**GIVEN DATA:**
'''
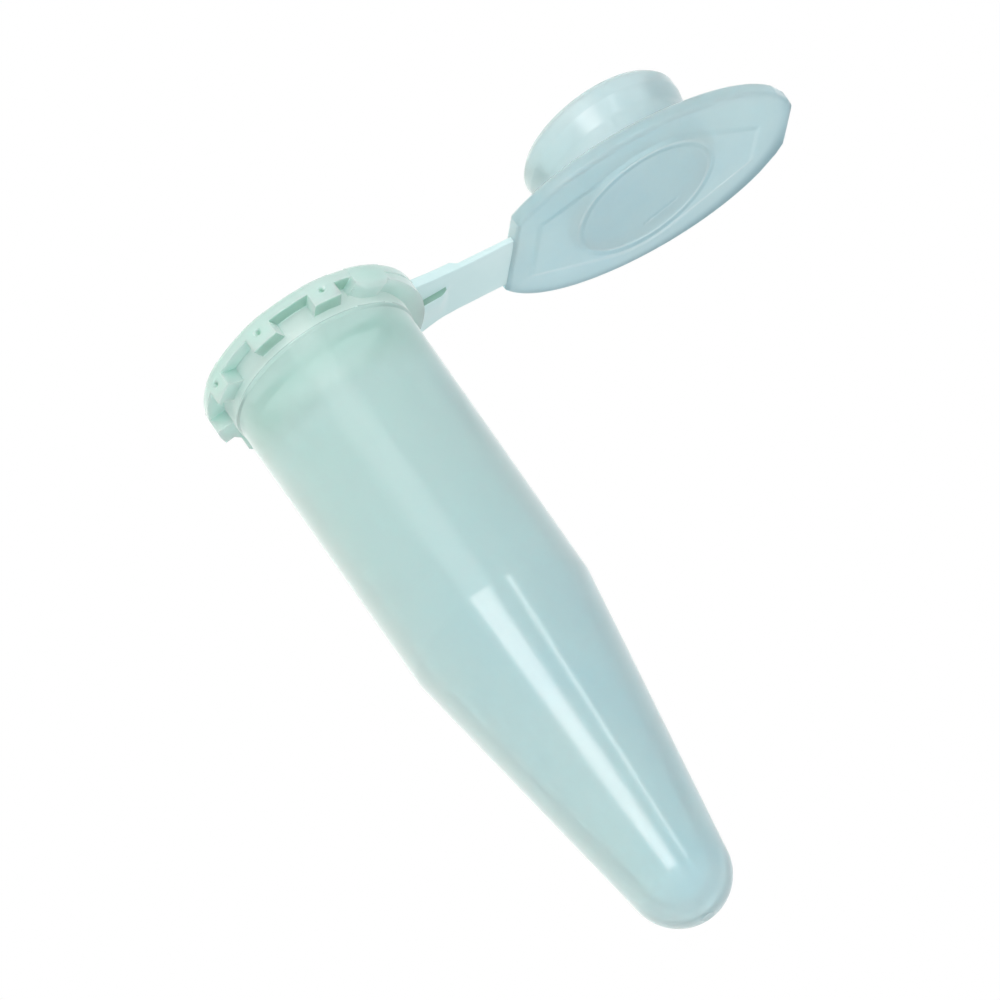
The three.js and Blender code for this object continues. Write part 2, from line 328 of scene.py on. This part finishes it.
POLE = 0.02                          # radius of the smallest ring, next to a pole on an axis
WALL_END = RING_BOTTOM - 0.6         # where the wall's profile gives way to the collar's


def arc(centre_z, radius, start, end, steps):
    """(r, z) points on an arc about a point on the axis, angles in radians."""
    a = np.linspace(start, end, steps + 1)
    return np.stack([radius * np.cos(a), centre_z + radius * np.sin(a)], 1)


def touch_angle(foot, centre_z, radius):
    """Where a line from the foot (r, z) just touches a sphere about the axis."""
    rise = foot[1] - centre_z
    return math.atan2(rise, foot[0]) - math.acos(radius / math.hypot(foot[0], rise))


def lower_profiles():
    """Profiles of the tube below its collar: the outside from the gate up, and the bowl inside."""
    outer_centre = TIP_END + TIP_RADIUS
    inner_centre = TIP_END + TIP_FLOOR + TIP_INNER_RADIUS
    outer_touch = touch_angle((TUBE_RADIUS_LOW, TUBE_BOTTOM), outer_centre, TIP_RADIUS)
    inner_touch = touch_angle((BORE_LOW, TUBE_BOTTOM), inner_centre, TIP_INNER_RADIUS)
    gate_angle = -math.acos(GATE_RADIUS / TIP_RADIUS)
    ball = arc(outer_centre, TIP_RADIUS, gate_angle, outer_touch, 26)
    bowl = arc(inner_centre, TIP_INNER_RADIUS, inner_touch, -math.pi / 2 + 0.02, 18)
    stub_end = ball[0][1] - GATE_HEIGHT
    stub = [(POLE, stub_end, 0), (GATE_RADIUS * 0.8, stub_end, 0.05), (*ball[0], 0)]
    wall = [(*ball[-1], 0), (TUBE_RADIUS_LOW, TUBE_BOTTOM, 3.0), (TUBE_RADIUS, WALL_END, 0)]
    outside = np.concatenate([rounded(stub), ball[1:], rounded(wall, steps=10)[1:-1]])
    return outside, bowl


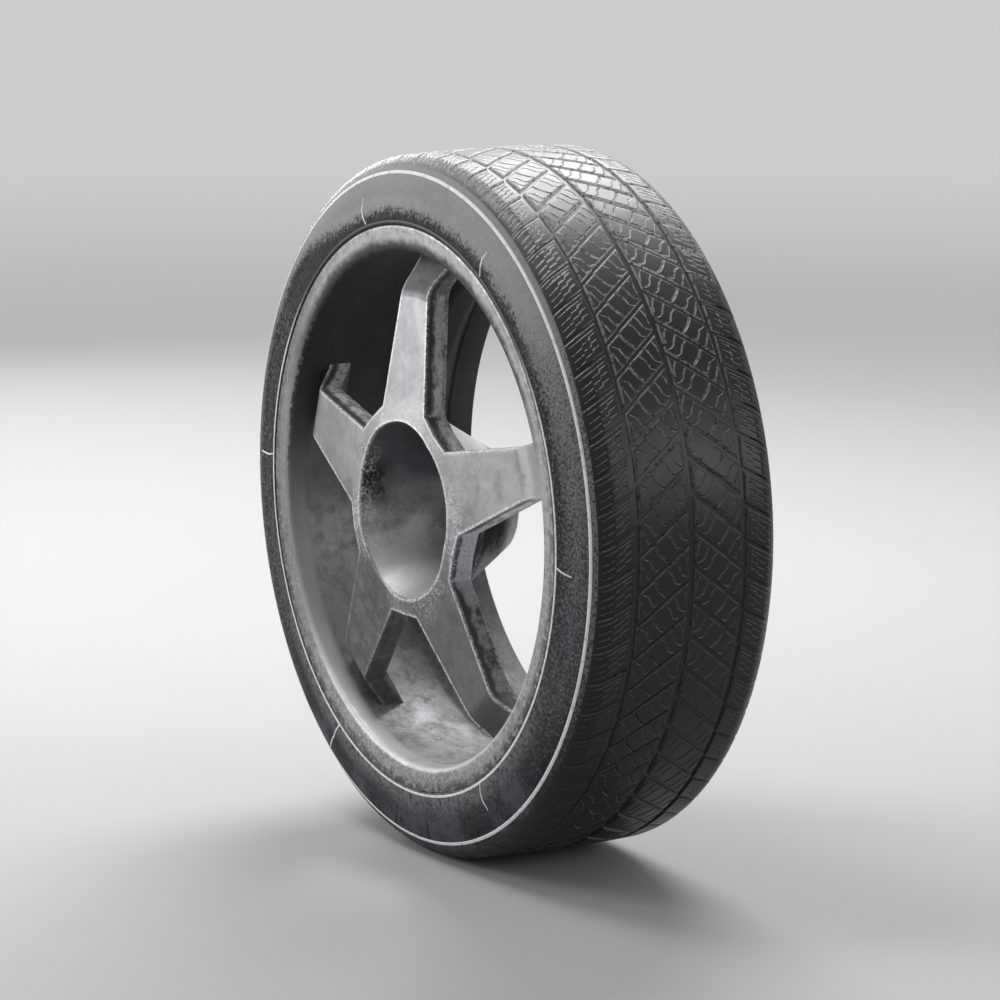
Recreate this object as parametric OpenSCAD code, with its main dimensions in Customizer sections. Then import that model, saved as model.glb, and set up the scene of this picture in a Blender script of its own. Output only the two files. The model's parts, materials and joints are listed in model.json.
'''
**GIVEN PROBLEM:** Please print exactly what appears from the first line of the data through the line with "return math.atan2(rise, foot[0])", including both of those lines and nothing past them.

**TASK RESPONSE:**
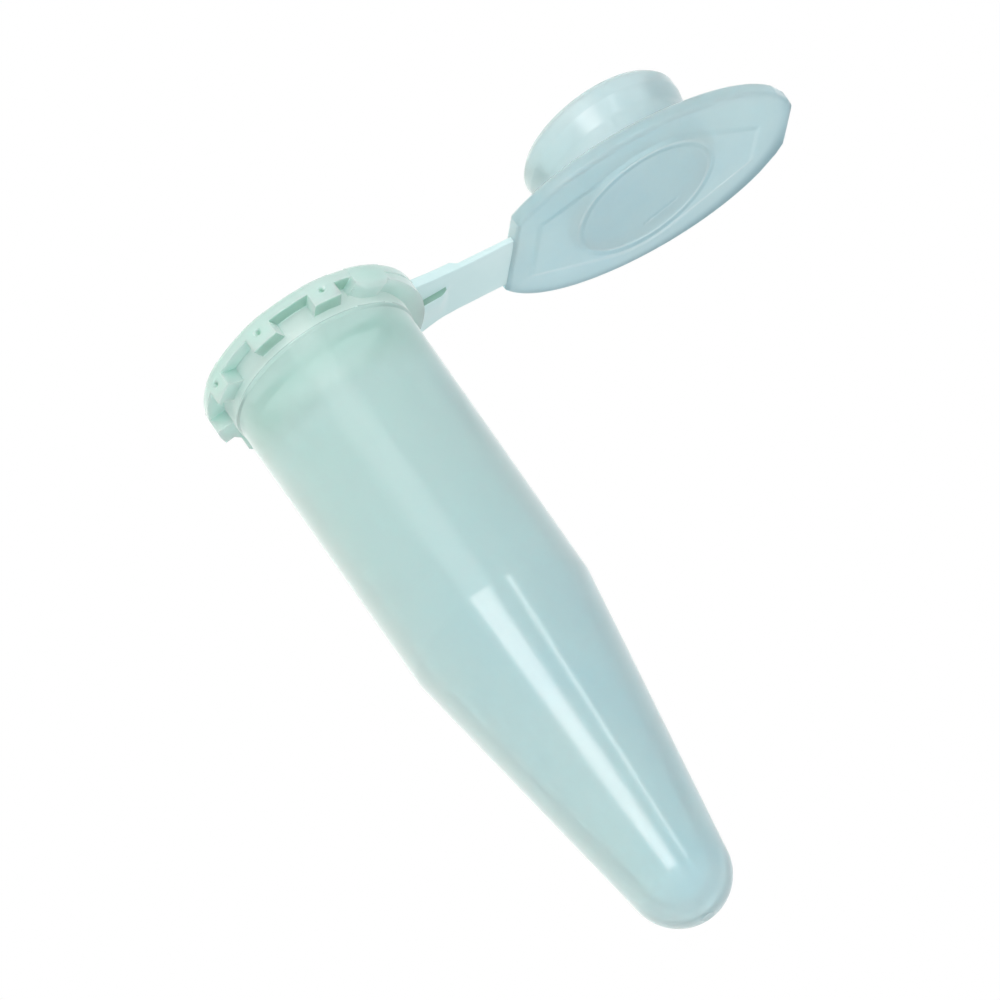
The three.js and Blender code for this object continues. Write part 2, from line 328 of scene.py on. This part finishes it.
POLE = 0.02                          # radius of the smallest ring, next to a pole on an axis
WALL_END = RING_BOTTOM - 0.6         # where the wall's profile gives way to the collar's


def arc(centre_z, radius, start, end, steps):
    """(r, z) points on an arc about a point on the axis, angles in radians."""
    a = np.linspace(start, end, steps + 1)
    return np.stack([radius * np.cos(a), centre_z + radius * np.sin(a)], 1)


def touch_angle(foot, centre_z, radius):
    """Where a line from the foot (r, z) just touches a sphere about the axis."""
    rise = foot[1] - centre_z
    return math.atan2(rise, foot[0]) - math.acos(radius / math.hypot(foot[0], rise))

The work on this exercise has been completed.